● **Problem to work on**:
Begin with the line that contains "under the coil" and continue down through the line that contains "before = set(bpy.data.objects)"; reproduce those lines exactly and only those.

● **Data block**:

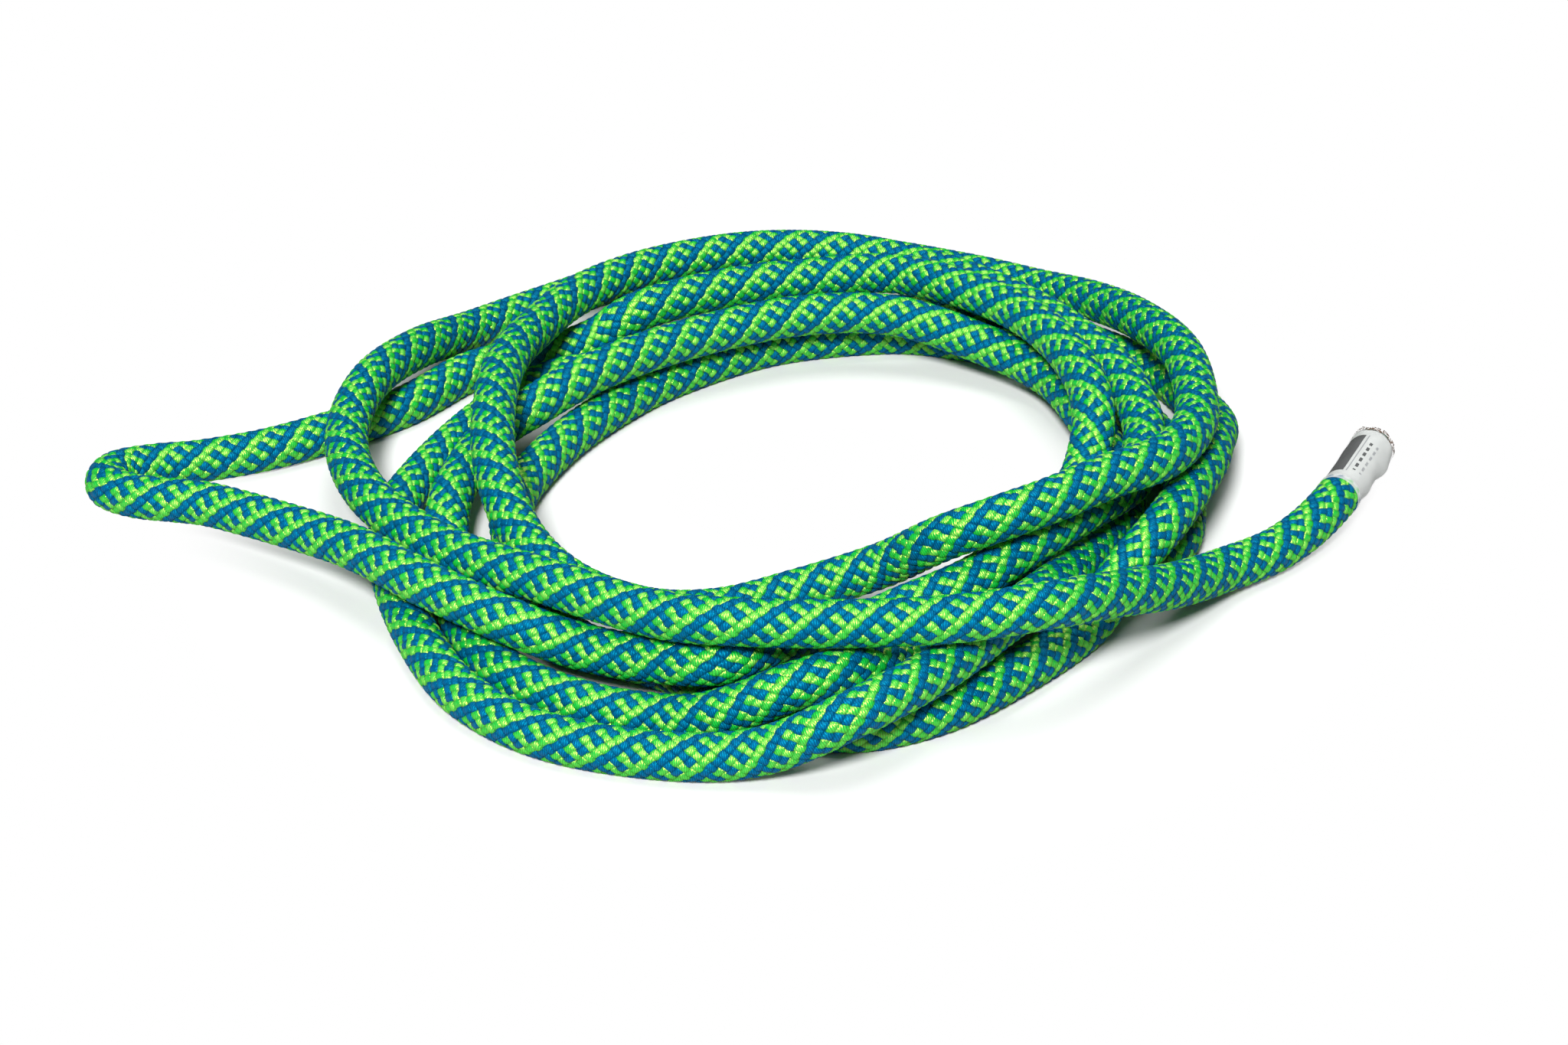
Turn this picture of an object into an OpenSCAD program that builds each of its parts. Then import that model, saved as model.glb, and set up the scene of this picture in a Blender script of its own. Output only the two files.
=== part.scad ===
// Dynamic climbing rope, put down in six loose turns beside one bight.
// Millimetres, Z up, floor at Z = 0. The origin is the middle of the rope's
// footprint on the floor. The labelled end lies to the right (+X).

/* [Rope] */
// diameter over the braided sheath
rope_d = 10; // [9:0.1:11]
// thickness of the sheath's wall
sheath_wall = 1.1; // [0.9:0.05:1.3]
// how far the turns are spread, against the coil as it was laid down
spread_ratio = 1; // [1:0.01:1.2]

/* [Core] */
// share of the room in the sheath that the seven core strands fill
core_fill = 0.92; // [0.7:0.01:0.95]

/* [Labelled end] */
// length of the printed label
label_l = 24; // [15:1:28]
// thickness of the label's film
label_wall = 0.2; // [0.15:0.05:0.3]
// thickness of the clear sleeve shrunk over the label
sleeve_wall = 0.3; // [0.2:0.05:0.4]
// how far the sleeve runs past the label
sleeve_lap = 1; // [0.5:0.5:2]

/* [Ends] */
// length of the fused tips
tip_l = 1.5; // [1:0.5:3]

/* [Hidden] */

sheath_colour = [0.16, 0.62, 0.2];
core_colour = [0.93, 0.92, 0.88];
label_colour = [0.88, 0.89, 0.88];
film_colour = [0.9, 0.94, 0.96, 0.4];
tip_colour = [0.12, 0.3, 0.2];

sides = 6;                               // of the sheath, one face down
core_sides = 4;                          // of a core strand, one corner out
film_gap = 0.05;                         // between films that lie on each other
fine_steps = 4;                          // parts of a segment in the gap's measure
apart = 3;                               // segments that are next to each other
grow = rope_d / 10;                      // the route is for a rope of 10 mm
middle = [7.75, -14.5, 0];               // from the route's zero to the footprint's
bore_r = rope_d / 2 - sheath_wall;
strand_step = bore_r * core_fill * 2 / 3;
strand_r = strand_step / 2 * core_fill;
label_r = rope_d / 2 + film_gap;
sleeve_r = label_r + label_wall + film_gap;

// The rope's middle line as it lies, from the labelled end to the plain one.
// Each point is [x, y, height over the floor], in mm, for a rope of 10 mm.
tail = [
    [136.5, 23.5, 6], [122.5, -3.5, 6], [110, -18, 4.5], [96, -30, 6], [83, -46, 12],
    [69, -62, 20], [54, -75, 25.5], [34, -81, 26], [10, -82, 25.5], [-12, -81, 25.5],
    [-27, -74, 23], [-50, -58.5, 21]];
turn_1 = [
    [-74, -37, 16.5], [-92, -13, 15], [-100, 14, 14], [-97.5, 39, 15],
    [-88.5, 60.5, 12.5], [-77, 83, 6], [-62, 99, 4], [-37, 117, 4], [-9, 127, 4],
    [20, 128, 4], [46, 119, 4], [64.5, 105.5, 6], [77.5, 86.5, 12], [86.5, 64.5, 18],
    [93, 41, 22], [94, 18, 23], [91, -1, 25], [83, -17, 27], [70, -28, 28.5],
    [57, -38, 28.5], [45, -43.5, 27], [33, -43.5, 22], [21, -37, 11.5], [3, -38, 5.5],
    [-14, -45, 5], [-30, -50, 8.5], [-45.5, -48.5, 14.5]];
turn_2 = [
    [-57, -31, 16], [-64, -8, 19.5], [-66, 16, 21.5], [-65, 39, 20.5],
    [-60, 61, 17.5], [-50, 82, 16.5], [-32, 100, 15], [-7, 110, 14.5],
    [19, 108, 14.5], [43, 95, 14.5], [63, 75, 14.5], [77, 50, 14.5], [82, 29, 14.5],
    [82, 10, 14.5], [77, -8, 15.5], [66, -24, 18], [53, -37, 17.5], [40, -46, 13.5],
    [26, -51.5, 10], [12, -59.5, 8.5], [0, -71, 14.5], [-13, -79, 14.5],
    [-27, -74.5, 12], [-42, -69, 11.5], [-57, -64, 14.5], [-76, -50, 15]];
bight = [
    [-90, -36, 14], [-103, -24.5, 12], [-126, -10.5, 10.5], [-136, -7, 10],
    [-145.5, -3.5, 9], [-153, 2.5, 8], [-153, 11.5, 6.5], [-145, 17.5, 5],
    [-134, 20.5, 4.5], [-116, 28, 4.5], [-92, 46, 4]];
turn_3 = [
    [-76, 65, 4], [-59, 72, 4.5], [-47, 76, 7], [-35, 80, 13], [-14, 89, 14.5],
    [9, 94, 15], [27, 92, 17], [42, 81, 19], [57, 65, 20], [67, 44, 20], [71, 22, 18],
    [68, 5, 11], [60, -11, 5.5], [50.5, -33, 4], [42.5, -53.5, 4], [26, -69, 8],
    [14, -82, 14.5], [2, -88, 14.5], [-10, -88, 9], [-22, -85, 4.5], [-41.5, -79, 4],
    [-60, -65, 4], [-70, -43, 4], [-74, -21, 4]];
turn_4 = [
    [-75, -3, 8], [-68, 23, 9.5], [-58.5, 33, 12], [-43, 47, 14.5], [-21, 63, 14.5],
    [4, 74, 14.5], [27, 75, 14], [48, 68, 10], [63, 56, 8], [70, 38.5, 8],
    [76, 19, 4.5], [77, 0, 4], [71, -15, 4.5], [63, -31, 6.5], [54, -49, 11],
    [44, -66, 14.5], [31, -83, 15], [13, -98, 14], [-5, -99, 6], [-25, -97.5, 4],
    [-48.5, -90.5, 4], [-66, -76, 4], [-77, -55.5, 4], [-85, -31, 4]];
turn_5 = [
    [-88, -6, 4], [-83.5, 14, 4], [-72, 40, 4], [-58, 59, 4], [-41, 67, 4],
    [-20, 82, 4], [3, 92, 4], [27, 95, 4], [46, 92, 4], [64, 86.5, 4],
    [78.5, 76.5, 4], [91, 64, 4], [97.5, 47.5, 5.5], [101, 31, 8], [98, 14, 12.5],
    [94, -1, 14.5], [83, -26, 15.5], [73, -39, 11], [64.5, -49.5, 4], [49, -67, 4],
    [31, -82, 4], [12, -88, 4], [-4, -80, 4], [-26, -65, 4], [-42.5, -57, 4],
    [-54, -40, 4]];
turn_6 = [
    [-59, -20, 4], [-61.5, 2, 4], [-54, 25, 4], [-41.5, 45.5, 4], [-26, 62.5, 4],
    [-2.5, 78, 4], [25, 84, 4], [43, 81, 4], [58, 74, 4], [72, 61, 4], [85, 40, 4],
    [91, 17, 4], [90, -5, 4], [86.5, -17, 4], [79.5, -24.5, 5]];

flat_grow = grow * spread_ratio;
route = [for (run = [tail, turn_1, turn_2, bight, turn_3, turn_4, turn_5, turn_6])
    for (p = run) [(p.x + middle.x) * flat_grow, (p.y + middle.y) * flat_grow, p.z * grow]];
last = len(route) - 1;

function unit(v) = v / norm(v);
function heading(i) = i == 0 ? unit(route[1] - route[0])
    : i == last ? unit(route[last] - route[last - 1])
    : unit(unit(route[i] - route[i - 1]) + unit(route[i + 1] - route[i]));
function across(i) = unit(cross(heading(i), [0, 0, 1]));
function upright(i) = cross(across(i), heading(i));

// The section at route point i, round a line that lies off the rope's own
// by reach at angle turn; nothing reaches below the floor.
function section(i, r, n, first, reach = 0, turn = 0) = [for (k = [0:n - 1])
    let (a = first + k * 360 / n,
        p = route[i] + across(i) * (reach * cos(turn) + r * cos(a))
            + upright(i) * (reach * sin(turn) + r * sin(a)))
    [p.x, p.y, max(p.z, 0)]];
function skin(n, base, rows, out) = [for (i = [0:rows - 2], k = [0:n - 1], half = [0, 1])
    let (a = base + i * n + k, b = base + i * n + (k + 1) % n,
        face = half == 0 ? [a, b, a + n] : [b, b + n, a + n])
    out ? face : [face[2], face[1], face[0]]];

// a closed tube that follows the whole route
module strand(reach, turn) {
    rows = last + 1;
    n = core_sides;
    points = [for (i = [0:last]) each section(i, strand_r, n, turn, reach, turn)];
    ends = [for (k = [1:n - 2]) each [[0, k + 1, k],
        [last * n, last * n + k, last * n + k + 1]]];
    color(core_colour) polyhedron(points, concat(skin(n, 0, rows, true), ends));
}

// the braided tube, open at both ends
module sheath() {
    rows = last + 1;
    n = sides;
    outer = [for (i = [0:last]) each section(i, rope_d / 2, n, 0)];
    inner = [for (i = [0:last]) each section(i, bore_r, n, 0)];
    base = len(outer);
    ends = [for (k = [0:n - 1]) let (m = (k + 1) % n, o = last * n) each [
        [k, base + k, m], [m, base + k, base + m],
        [o + k, o + m, base + o + k], [o + m, base + o + m, base + o + k]]];
    color(sheath_colour) polyhedron(concat(outer, inner),
        concat(skin(n, 0, rows, true), skin(n, base, rows, false), ends));
}

module core_middle() strand(0, 0);
module core_strand_1() strand(strand_step, 0);
module core_strand_2() strand(strand_step, 60);
module core_strand_3() strand(strand_step, 120);
module core_strand_4() strand(strand_step, 180);
module core_strand_5() strand(strand_step, 240);
module core_strand_6() strand(strand_step, 300);

// puts a child that stands on Z = 0 at one end of the rope, pointing outwards
module at_end(i, way) {
    x = across(i);
    z = heading(i) * way;
    y = cross(z, x);
    p = route[i];
    multmatrix([[x.x, y.x, z.x, p.x], [x.y, y.y, z.y, p.y], [x.z, y.z, z.z, p.z],
        [0, 0, 0, 1]]) children();
}

module pipe(r, wall, l) difference() {
    cylinder(r = r + wall, h = l, $fn = 48);
    translate([0, 0, -1]) cylinder(r = r, h = l + 2, $fn = 48);
}

// the printed film round the rope
module label() color(label_colour) at_end(0, -1)
    translate([0, 0, -label_l]) pipe(label_r, label_wall, label_l);

// the clear tube shrunk over the label
module clear_sleeve() color(film_colour) at_end(0, -1)
    translate([0, 0, -label_l - sleeve_lap])
        pipe(sleeve_r, sleeve_wall, label_l + 2 * sleeve_lap);

// the melted end of the rope, in the sleeve
module labelled_tip() color(tip_colour) at_end(0, -1)
    cylinder(r = rope_d / 2 - film_gap, h = tip_l, $fn = 48);

// the melted end of the rope, under the coil
module plain_tip() color(tip_colour) at_end(last, 1)
    cylinder(r = rope_d / 2 - 0.2, h = tip_l, $fn = 48);

// The rope's least gap to itself, measured on points along the whole route.
fine = [for (i = [0:last - 1], k = [0:fine_steps - 1])
    route[i] + (route[i + 1] - route[i]) * k / fine_steps];
near = apart * fine_steps;
least = min([for (i = [0:len(fine) - near - 1]) min([for (j = [i + near:len(fine) - 1])
    norm(fine[i] - fine[j])])]) - rope_d;
run_l = [for (i = [0:last - 1]) norm(route[i + 1] - route[i])];
function total(list, i = 0) = i == len(list) ? 0 : list[i] + total(list, i + 1);
echo(least_gap_mm = least, rope_length_mm = total(run_l), route_points = len(route));

sheath();
core_middle();
core_strand_1();
core_strand_2();
core_strand_3();
core_strand_4();
core_strand_5();
core_strand_6();
label();
clear_sleeve();
labelled_tip();
plain_tip();
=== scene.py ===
import math

import bmesh
import bpy
import numpy as np
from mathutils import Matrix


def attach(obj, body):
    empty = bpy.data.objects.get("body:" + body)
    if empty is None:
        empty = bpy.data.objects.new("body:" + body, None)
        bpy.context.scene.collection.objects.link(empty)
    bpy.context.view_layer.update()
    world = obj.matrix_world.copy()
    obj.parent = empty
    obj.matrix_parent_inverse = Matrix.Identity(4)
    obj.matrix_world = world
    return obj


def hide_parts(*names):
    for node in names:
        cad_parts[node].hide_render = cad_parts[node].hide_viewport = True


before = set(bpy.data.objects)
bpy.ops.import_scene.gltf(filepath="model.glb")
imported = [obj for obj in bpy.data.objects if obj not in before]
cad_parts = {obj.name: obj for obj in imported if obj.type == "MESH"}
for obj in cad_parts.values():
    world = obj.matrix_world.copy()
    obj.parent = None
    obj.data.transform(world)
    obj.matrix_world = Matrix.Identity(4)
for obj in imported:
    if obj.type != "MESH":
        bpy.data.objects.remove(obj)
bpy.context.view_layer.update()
print("frame loaded:", len(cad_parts), "nodes")


viewSizes = {
    "place": (0.00775, -0.6469, 0.380),   # metres, seen from the front
    "down": 31.0,                         # degrees below level
    "lens": 74.6,                         # mm
    "sensor": 36.0,                       # mm
    "nearest": 0.01,                      # of what the camera sees
}


def makeCamera(sizes):
    camera = bpy.data.objects.new("camera", bpy.data.cameras.new("camera"))
    camera.location = sizes["place"]
    camera.rotation_euler = (math.radians(90 - sizes["down"]), 0, 0)
    camera.data.lens = sizes["lens"]
    camera.data.sensor_width = sizes["sensor"]
    camera.data.clip_start = sizes["nearest"]
    bpy.context.scene.collection.objects.link(camera)
    bpy.context.scene.camera = camera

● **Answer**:
// the melted end of the rope, under the coil
module plain_tip() color(tip_colour) at_end(last, 1)
    cylinder(r = rope_d / 2 - 0.2, h = tip_l, $fn = 48);

// The rope's least gap to itself, measured on points along the whole route.
fine = [for (i = [0:last - 1], k = [0:fine_steps - 1])
    route[i] + (route[i + 1] - route[i]) * k / fine_steps];
near = apart * fine_steps;
least = min([for (i = [0:len(fine) - near - 1]) min([for (j = [i + near:len(fine) - 1])
    norm(fine[i] - fine[j])])]) - rope_d;
run_l = [for (i = [0:last - 1]) norm(route[i + 1] - route[i])];
function total(list, i = 0) = i == len(list) ? 0 : list[i] + total(list, i + 1);
echo(least_gap_mm = least, rope_length_mm = total(run_l), route_points = len(route));

sheath();
core_middle();
core_strand_1();
core_strand_2();
core_strand_3();
core_strand_4();
core_strand_5();
core_strand_6();
label();
clear_sleeve();
labelled_tip();
plain_tip();
=== scene.py ===
import math

import bmesh
import bpy
import numpy as np
from mathutils import Matrix


def attach(obj, body):
    empty = bpy.data.objects.get("body:" + body)
    if empty is None:
        empty = bpy.data.objects.new("body:" + body, None)
        bpy.context.scene.collection.objects.link(empty)
    bpy.context.view_layer.update()
    world = obj.matrix_world.copy()
    obj.parent = empty
    obj.matrix_parent_inverse = Matrix.Identity(4)
    obj.matrix_world = world
    return obj


def hide_parts(*names):
    for node in names:
        cad_parts[node].hide_render = cad_parts[node].hide_viewport = True


before = set(bpy.data.objects)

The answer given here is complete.